Your doctor should not be angry to have someone double checking over his shoulder helping make sure he did not make a mistake and actually the pharmacist also should have questioned the order.
Chances are good, if the doctor talks to the school nurse, he can assure her he is aware about the indiscrepancy of what the pdr suggests for a max dose and that it is ok in this case.
No nurse worth her salt should want to be the one to overdose a kid on his medications just cuz she was afraid to question what was outside "norm"


DeBorg was upheld because they had a policy that was applied to all students (therefore non-discriminatory under Section 504) and other options were tendered to the parents.
" the DeBord case (1997), the court found for the school district in a dispute regarding the school nurse's refusal to administer a dose of Ritalin that would have exceeded the total daily dosage recommended in the Physician's Desk Reference. Critical to the court's finding was the school district's policy supporting the nurse's review of all medication orders prior to administration to insure compliance with safety standards. Because the policy applied to all students, the court did not find discrimination on the basis of the student's disability, as alleged.
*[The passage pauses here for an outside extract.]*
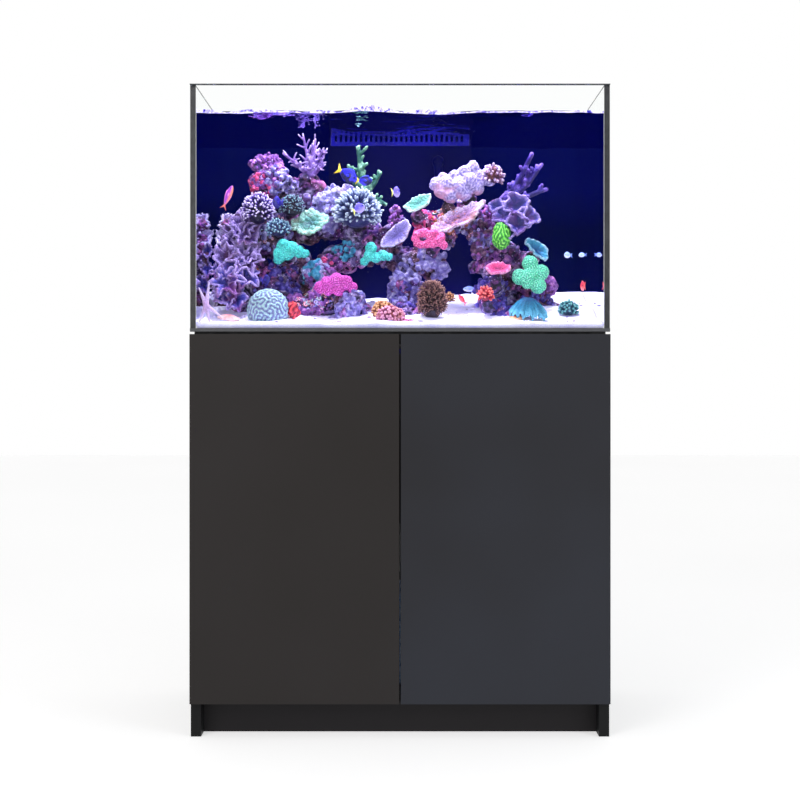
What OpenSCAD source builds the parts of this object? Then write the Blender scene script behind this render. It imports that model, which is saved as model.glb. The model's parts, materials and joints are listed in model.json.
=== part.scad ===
// Reef aquarium on a two-door cabinet, with its weir, plumbing, sump and rockwork.
// Millimetres. X runs to the right, the doors face -Y, +Z is up.
// The origin is on the floor, under the middle of the object.

/* [Overall] */
// Outer width of the tank and the cabinet
width = 900; // [880:10:940]
// Outer depth of the tank and the cabinet
depth = 500; // [490:5:530]
// Height of the cabinet, without the mat
cabinet_h = 865; // [820:5:900]
// Height of the glass tank
tank_h = 530; // [520:5:560]

/* [Cabinet] */
// Thickness of the side panels
side_t = 22; // [20:1:25]
// Thickness of the inner panels
panel_t = 18; // [16:1:19]
// Thickness of the doors
door_t = 18; // [16:1:18]
// Slit between the doors
door_split = 3; // [2:0.5:4]
// Height of the plinth under the doors
plinth_h = 74; // [60:2:90]
// How far the kick board sits behind the case front
plinth_inset = 45; // [30:5:60]
// Thickness of the foam mat
mat_t = 5; // [4:1:6]
// How far the mat stays inside the edges
mat_inset = 9.5; // [5:0.5:12]

/* [Tank] */
// Thickness of the glass walls
wall_t = 12; // [10:1:12]
// Thickness of the glass base
base_t = 8; // [8:1:12]
// Thickness of the silicone between the panes
bond_t = 1; // [0.5:0.5:1.5]
// Width of the overflow box
weir_w = 340; // [330:5:350]
// Depth of the overflow box
weir_d = 140; // [138:1:142]
// Height of the comb's top above the tank base's underside
comb_top = 518; // [510:1:518]
// Height of the comb
comb_h = 62; // [56:1:64]
// Height of the sand at the front glass
sand_front = 14; // [10:1:20]
// Height of the sand at the back glass
sand_back = 100; // [90:1:110]

/* [Plumbing] */
// Outer radius of the pipes
pipe_r = 16; // [15:0.5:16]
// Distance between the pipes
pipe_pitch = 90; // [86:1:92]
// Width of the sump
sump_w = 560; // [550:5:570]
// Height of the sump
sump_h = 360; // [350:5:370]

/* [Hidden] */

clear = 0.3;
x_out = width / 2;
x_case = x_out - side_t;
y_front = -depth / 2;
y_back = depth / 2;
door_gap = 2.5;
y_case = y_front + door_t + door_gap;
top_t = 22;
top_z = cabinet_h - top_t;
tank_z = cabinet_h + mat_t;
tank_top = tank_z + tank_h;
x_in = x_out - wall_t;
y_in = depth / 2 - wall_t;
bed_z = tank_z + base_t;

// Places behind the weir
weir_y = y_in - weir_d;
weir_t = 5;
comb_z = tank_z + comb_top;
pipe_y = weir_y + 44;
bore_r = pipe_r + 5;
pipe_t = 2.5;

// Concealed hinges: u runs inwards from the case side, v backwards from the case front
hinge_z = [plinth_h + 100, (plinth_h + cabinet_h) / 2, cabinet_h - 110];
arm_u = 33.5;
arm_v = -3;
cup_u = 11;
cup_v = -3.6;
cup_mid = 22;
cup_r = 17.4;
cup_deep = 11.5;
pin_r = 1;

// Sump and its neighbours
sump_x = -x_case + 12;
sump_y = y_case + 59.5;
sump_d = 365;
sump_z = plinth_h + panel_t;
sump_t = 6;
baffle_x = [440, 460];
topup_x = sump_x + sump_w + 14;
topup_w = x_case - 12 - topup_x;
sock_x = sump_x + 100;
sock_y = sump_y + 165;
pump_x = pipe_pitch;
pump_y = sump_y + 230;

// ---------- helpers ----------
module span(x0, x1, y0, y1, z0, z1) translate([x0, y0, z0]) cube([x1 - x0, y1 - y0, z1 - z0]);
module sided(s) { if (s > 0) children(); else mirror([1, 0, 0]) children(); }
module rod(x, y, z0, z1, r) translate([x, y, z0]) cylinder(h = z1 - z0, r = r, $fn = 48);
module tube(x, y, z0, z1, r, t) difference() {
    rod(x, y, z0, z1, r);
    rod(x, y, z0 - 1, z1 + 1, r - t);
}
// Right-hand case side: local x is u, y is v, z is up
module at_hinge(s) sided(s) translate([x_out, y_case, 0]) mirror([1, 0, 0]) children();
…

In addition, the district had tried to accommodate the medication order by suggesting alternate accommodations (e.g., allowing a parent to administer the dose or dismissing the student early)...."

There may be several ways for you to handle this.

1) Write a letter to the sd releasing them and the nurse from all liability for administering the rx as written. Attach doctor's letter.

2) Check their policy to see if the practice is applicable across the board, and if not, go from there.

3) Let them know that natural consequences for the sd will prevail, e.g., withholding prescribed medications will present with behavioral problems to contend with, insist on compensatory education, tutors, etc., if they prove to be needed. Also, student can not be disciplined for sd not following doctors orders.

4) You didn't say what medication you are referring to, so check with-doctor to see if the dosages can be rearranged, longer-acting medication prescribed, etc.

5) Write a letter holding the sd responsible for whatever may occur because of their refusal to following doctor's orders, e.g., student hurts self or others, runs away from school, violent outbursts, etc.

Send any letters via Certified Mail.

I don't have a problem with the nurse trying to protect the student. No do I fault her for wanting to protect herself and the District from liability. Doctor's and pharmacies do make mistakes, so checking this type of thing when there is a questions is a good safeguard to have in place in my opinion.

On the other hand, sds and personnel have huge amounts of immunity from prosecution. They have done their duty by redflagging a potential problem for the parent. For cases like this, the sd can design a simple form the parent(s) can sign releasing them from liability if they want to. It doesn't have to turn into a power struggle nor end up being a case of medical neglect on the sd's part.